### Set task
For every line in the data below that contains "three", copy the line.

### Information supplied
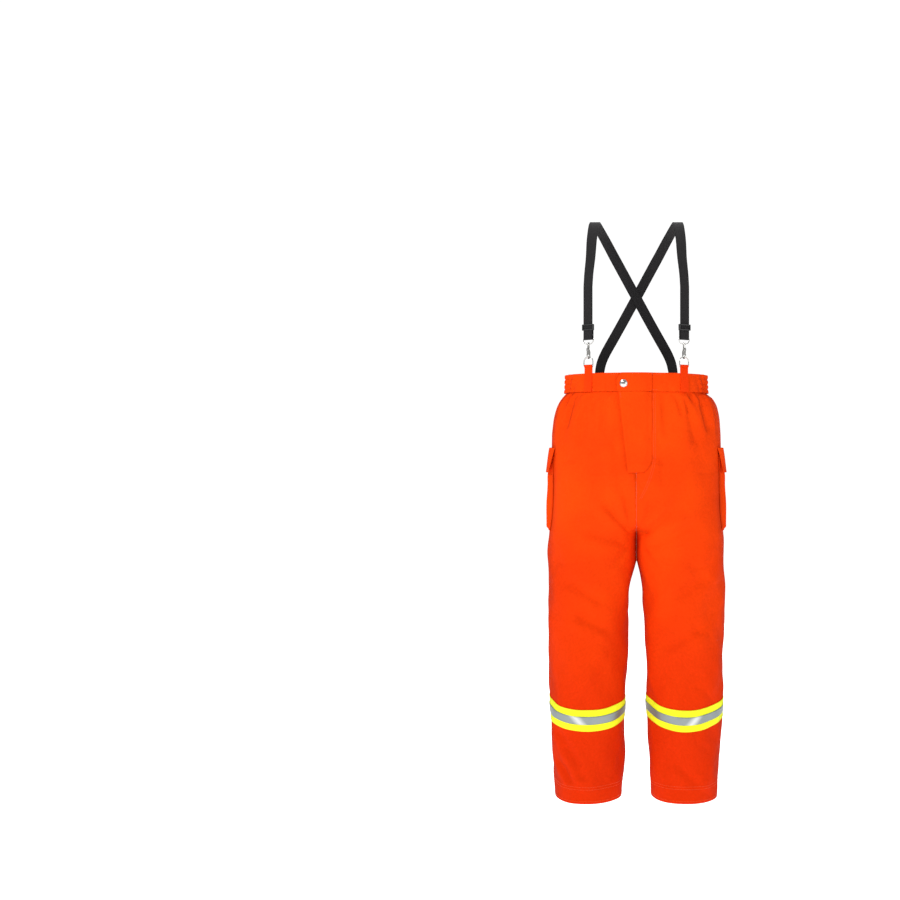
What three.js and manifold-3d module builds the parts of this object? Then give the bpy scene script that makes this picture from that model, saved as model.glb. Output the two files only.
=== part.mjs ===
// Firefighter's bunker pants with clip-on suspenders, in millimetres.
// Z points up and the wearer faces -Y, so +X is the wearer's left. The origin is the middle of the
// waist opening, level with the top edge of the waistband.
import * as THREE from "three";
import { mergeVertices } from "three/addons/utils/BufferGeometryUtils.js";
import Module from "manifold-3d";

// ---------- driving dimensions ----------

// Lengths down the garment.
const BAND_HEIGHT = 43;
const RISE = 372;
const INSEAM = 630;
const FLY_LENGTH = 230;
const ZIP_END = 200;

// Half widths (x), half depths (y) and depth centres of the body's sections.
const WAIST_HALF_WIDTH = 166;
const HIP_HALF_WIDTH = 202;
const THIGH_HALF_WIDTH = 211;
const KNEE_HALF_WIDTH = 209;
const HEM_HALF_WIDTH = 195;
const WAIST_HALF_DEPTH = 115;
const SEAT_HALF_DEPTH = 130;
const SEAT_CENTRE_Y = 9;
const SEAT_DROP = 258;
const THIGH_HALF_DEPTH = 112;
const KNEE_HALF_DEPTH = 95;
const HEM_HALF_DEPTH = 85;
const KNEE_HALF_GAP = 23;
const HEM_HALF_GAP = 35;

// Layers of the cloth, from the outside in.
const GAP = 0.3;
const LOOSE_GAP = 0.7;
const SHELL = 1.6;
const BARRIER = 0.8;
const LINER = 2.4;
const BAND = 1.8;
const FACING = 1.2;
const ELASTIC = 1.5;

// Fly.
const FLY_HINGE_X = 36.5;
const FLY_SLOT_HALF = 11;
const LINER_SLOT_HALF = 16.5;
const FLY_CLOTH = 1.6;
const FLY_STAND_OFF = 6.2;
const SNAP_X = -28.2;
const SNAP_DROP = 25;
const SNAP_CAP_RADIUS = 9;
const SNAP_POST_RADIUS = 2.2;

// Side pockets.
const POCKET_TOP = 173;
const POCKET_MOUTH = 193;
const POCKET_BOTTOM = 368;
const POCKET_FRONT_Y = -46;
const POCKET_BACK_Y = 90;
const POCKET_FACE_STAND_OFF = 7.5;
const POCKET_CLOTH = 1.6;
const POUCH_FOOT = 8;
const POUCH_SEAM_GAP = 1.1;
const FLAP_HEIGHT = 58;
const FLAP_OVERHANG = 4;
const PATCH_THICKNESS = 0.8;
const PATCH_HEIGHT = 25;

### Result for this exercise
What three.js and manifold-3d module builds the parts of this object? Then give the bpy scene script that makes this picture from that model, saved as model.glb. Output the two files only.
import * as THREE from "three";
import { mergeVertices } from "three/addons/utils/BufferGeometryUtils.js";